At 12:25 AM +0100 2/4/05, Stefan Mink wrote:
Stephen Kent wrote:

agreed: securing route origination is just part of the solution.

we need to define what is and is not an "authorized" advertisement, so that any advertisements that are not authorized can be rejected and thus avoid the problem you cite. But, if we can't characterize what is and it not authorized, other than by saying "whatever ISPs agree to" then we don't have a good basis for putting into place mechanisms to allow ASes to detect and reject bogus advertisements.


we would need the same as for origin verification: a database where
the policy between two connected ISPs is stored, which is signed
by both, so you can verify its authentic.
RPSL contains some elements, but  it does not go far enough:
it does not contain the reannouncement scope of a route, just
who gets which routes.

verifying origin ASes can be done reliably based on the simple, tree structured allocation structure that is used for handing out and transferring prefixes. the folks who have to "sign off" are authoritative for the data i question.

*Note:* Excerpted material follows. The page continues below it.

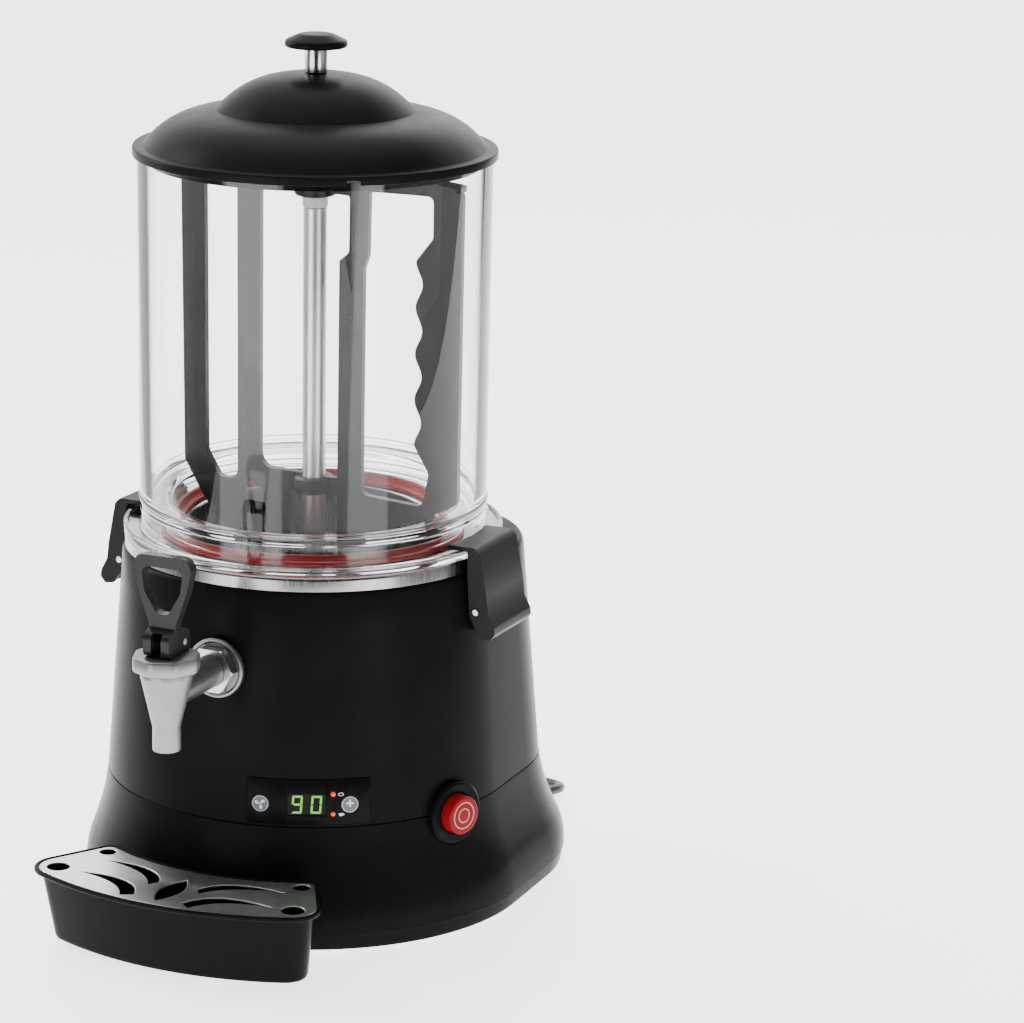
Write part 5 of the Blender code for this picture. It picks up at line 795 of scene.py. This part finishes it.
def stirrer_mark():
    """Three blades round a hub."""
    parts = []
    for k in range(3):
        blade = slab([[(0.5, 0.2), (1.6, 1.5), (3.2, 1.5), (3.9, 0.4), (3, -0.55), (1.5, -0.25)]], 0, 0.14)
        parts.append(turn(blade, Matrix.Rotation(tau * k / 3 + 0.5, 4, "Z")))
    parts.append(slab([circle((0, 0), 0.55, 20)], 0, 0.14))
    return merged(*parts)


def cup_mark():
    """A cup with its handle."""
    bowl_line = soft([(-1.5, 0.9), (-1.1, -1, 0.4), (0.9, -1, 0.4), (1.3, 0.9)], 3)
    handle_line = soft([(1.3, 0.6), (2.2, 0.5, 0.3), (2, -0.6, 0.3), (1.1, -0.5), (1.15, -0.2),
            (1.7, -0.25), (1.8, 0.2), (1.25, 0.25)], 2)
    return merged(slab([bowl_line], 0, 0.12), slab([handle_line], 0, 0.12))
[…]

I don't know if it is sufficient to have pairs of peers sign off on what their intent is re pairwise authorization to propagate routes. collusion between two peers, combined with a liberal interpretation of what constitutes legitimate route origination, might allow propagation of a lot of bogus routes. only if we impose stringent constraints on who can originate routes based on "implicit aggregation" might this be technically sound.

also, I've been told that some (many?) ISPs consider local policy data to be private and might be reluctant to share it. Or do you think that this more limited aspect of local policy is sufficiently benign to not be a concern?